Given the soundness of our preceding analysis and the conclusion that the capital case exception of Rule 43 with respect to trial in absentia has no application to courts-martial, we perceive no convincing reason for concluding that sentence cannot be imposed as well on an accused who has escaped from confinement, and who has been convicted following a trial conducted legally during his absence. Surely, the right to be present at the time of sentencing rests on no firmer foundation than the right to be present at all times during trial. The former, like the latter, may be waived, even in capital cases. We hold that it was waived — or, at least, forfeited — in this case.

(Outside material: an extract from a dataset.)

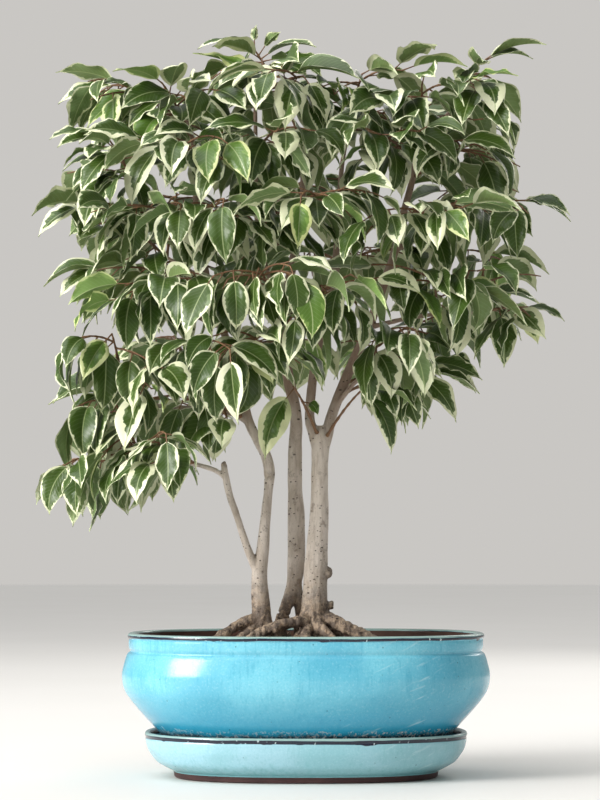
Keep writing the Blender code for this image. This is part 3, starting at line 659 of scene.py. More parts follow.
def glaze_material(name, light, deep, pool, line, shade_and_lime=None):
    """Glossy turquoise glaze, deeper where it pooled, with a dark line under a pale lip.

    pool, line and the last argument are heights in millimetres; below the last one the foot is painted near
    black as shade where it stands in the saucer, and lime settles in a band there.
    """
    g = Graph(name)
    place = g.place()
    x, _, z = g.split(place)
    height = z * 1000
    level = height + (g.noise(place, 24, 2) - 0.5) * 2.4
    drip = g.step(g.noise(g.scaled(place, 1, 1, 0.05), 70, 1), 0.60, 0.78) * -1.5
    cloud = g.noise(place, 8.5, 3, 0.55)
    mottle = g.noise(place, 34, 4, 0.6)
    streak = g.noise(g.scaled(place, 1, 1, 0.07), 300, 3, 0.6)
    grain = g.noise(place, 620, 3, 0.7)
    middle = tuple(0.5 * (a + b) for a, b in zip(light, deep))
    colour = g.mix(g.step(cloud, 0.42, 0.64), light, middle)
    colour = g.mix(g.step(mottle, 0.45, 0.68) * 0.40, colour, middle)
    colour = g.mix(g.step(streak, 0.52, 0.70) * 0.28, colour, deep)
    colour = g.mix(g.step(grain, 0.52, 0.70) * 0.22, colour, deep)
    colour = g.mix(g.step(grain, 0.46, 0.32) * 0.14, colour, (0.62, 0.86, 0.88))
    low, high = pool
    depth = height + (streak + cloud) * 16
    colour = g.mix(g.step(depth, high + 16, low + 16) * 0.88, colour, deep)
    spot = g.spots(place, 190, (0.15, 0.07), 0, (0.84, 0.90))
    colour = g.mix(spot * 0.6, colour, (0.012, 0.055, 0.085))
    right = g.step(x, -0.02, 0.09)
    # Painted reflection: pale streaks slanting up to the right, painted only on the right side of the glaze.
    along, across = x + z * 0.45, z - x * 0.45
    reflection_streak = g.step(g.noise(g.join(along * 22, across * 180, 0.0), 1.0, 3, 0.6), 0.56, 0.72)
    reflection_streak = reflection_streak * g.step(g.noise(place, 20, 2), 0.48, 0.60)
    colour = g.mix(reflection_streak * right * 0.42, colour, (0.62, 0.82, 0.85))
    low, high = line
    colour = g.mix(g.step(level, high - 0.3, high + 0.3), colour, (0.30, 0.45, 0.42))
    ink = g.step(level - drip, low - 0.3, low + 0.3) * g.step(level, high + 0.3, high - 0.3)
    chips = g.step(g.noise(place, 260, 3, 0.6), 0.66, 0.70)
    colour = g.mix(ink, colour, g.mix(chips, (0.008, 0.009, 0.026), (0.50, 0.58, 0.58)))
    colour = g.mix(g.cracks(place, 420, 0.035) * 0.10, colour, (0.03, 0.18, 0.25))
    rough = 0.15 + g.noise(place, 90, 3) * 0.16
    relief = g.noise(place, 48, 2) + grain * 0.10
    if shade_and_lime:
        low, high = shade_and_lime
        ragged = height + (g.noise(place, 120, 4, 0.65) - 0.5) * 8
        # Painted shade: below these heights the pot is darkened to near black, the shadow where its foot
        # stands in the saucer.
        foot_shade = g.step(ragged, high, low)
        colour = g.mix(foot_shade * 0.92, colour, (0.016, 0.014, 0.015))
        lime = g.step(g.noise(place, 420, 3, 0.7), 0.53, 0.60) * g.band(ragged, low - 1, high + 1.5, 1.2)
        lime = lime * (0.45 + right * 0.55)
        colour = g.mix(lime, colour, (0.62, 0.61, 0.58))
        rough = rough + g.math("MAXIMUM", foot_shade, lime) * 0.55
        relief = relief + lime * 0.8
    return g.finish(colour, rough, g.bump(relief, 0.4, 0.0012), Coat_Weight=0.2, Coat_Roughness=0.12)


def clay_material(name, colour_a, colour_b):
    """Unglazed fired clay."""
    g = Graph(name)
    place = g.place()
    grain = g.noise(place, 900, 4, 0.65)
    colour = g.mix(g.step(g.noise(place, 45, 3), 0.35, 0.7), colour_a, colour_b)
    colour = g.mix(g.step(grain, 0.55, 0.75) * 0.35, colour, tuple(0.4 * c for c in colour_a))
    return g.finish(colour, 0.62 + grain * 0.25, g.bump(grain, 0.5, 0.0006))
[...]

This further distinction between the military and civilian jurisdictions cannot fairly be said to be either whimsical or capricious. Good reasons for it exist. In the civilian community there is no rigid rule demanding that a convicted man be sentenced only by the judge who presided over his trial. However, there is no provision in military criminal law procedure for the imposition of any sort of sentence save by the court which tried and convicted the accused. As a practical necessity the court which convicts a man in absentia must have the power to sentence him as well, otherwise the conviction will have gone for naught. It will always be difficult, and usually impossible, ever to reassemble a court-martial — and the longer the delay, the greater the difficulty and threat of impossibility.
Ill
We turn now to the issue of sufficiency of the evidence to support the convictions. Each of the accused persons, with the exception of Yambrick, admitted to participation, in his turn, with a group of others, in successive acts of sexual intercourse with a middle-aged Korean woman on the night in question, April 14, 1951. Yambrick expressly confessed to rape of the prose-cutrix, Won E. Boon, on the same night. The problem has to do with the presence of corroboration of these statements. Given the statements of the accused, together with other facts, are we able to emerge with a total evidentiary picture sufficient to sustain the convictions? The victim, Won E. Boon, testified in great detail as to events on the night in question, establishing that she had been forcibly raped by a group of five American soldiers. Because of darkness, she was unable to observe her assailants sufficiently to identify them thereafter. Appellate defense counsel rely, save as to Yambrick, on the opinion of a dissenting member of the board of review, who was unable to find in the evidence of record sufficient support for the convictions. Indeed,
As to the others, however, the contention is made that the evidence failed to establish that the statements. of the accused had reference to the acts of intercourse reported to the court by the prosecutrix. Certain items mentioned by the victim in her testimony, but not adverted to by the accused in their statements, are .pointed out. We cannot, however, attach great significance to this. Certainly in these respects there is no discrepancy between the stories of accused and that of their .alleged vietim.-The statements of the accused were very brief. The fact that ' they made no reference to certain matters mentioned by the prosecutrix by'no means requires a conclusion that accused had not conducted themselves as related by her. A disparity is also asserted in connection with the time at which the conduct charged is said to have taken place. However, as to this matter, we believe that defense counsel, and the dissenting member of the board of review, fail to evaluate the testimony of the prosecutrix and the statements of accused in their proper context. It is to be noted that the accused persons did not state that the acts of intercourse participated in by them took place at 8:00 o’clock in the evening, as attributed to them. Rather, they said that at that hour they set out on their foray into the Korean village. Actually, they said nothing whatever about the hour at which their acts of intercourse transpired. Won E. Boon, the victim, testified that the acts of rape of which she spoke began at about 11:00 o’clock p. m. Neither the accused nor the prosecutrix spoke with certainty as to time — and we find no fatal variance in their approximations. Precision as to time in this setting is not a condition to the support of a determination that the acts charged against accused probably took place. Finally, it is said that there was no showing that the accused, in the references to their entry into “a Korean village,” were speaking of the village where Won E. Boon resided, Pop-Tong. However, we cannot forget that, when' accused’s statements were taken by a CID agent a day or so after the incident, their unit was located but a short distance — approximately half a mile — from Pop-Tong. That the latter was the village in question is quite clear to us, as it doubtless was to the court-martial.
Evaluating the evidence as a whole, we find an extensive degree of similarity. between the testimony, of .the prosecutrix and the statements of accused. See United States v. Jarvis (No 94), 1 CMR 217, decided May 6, 1952. We simply cannot say that the evidence offered a reasonable alternative to guilt. United States v. McCrary (No 4) 1 CMR 780, decided November 8, 1951; United States v. O’Neal (No 25), 2 CMR 787, decided February 7, 1952. Accordingly, we find the determination of the triers of fact to be supported by sufficient evidence of record.
Accordingly, the decision of the board of review is affirmed.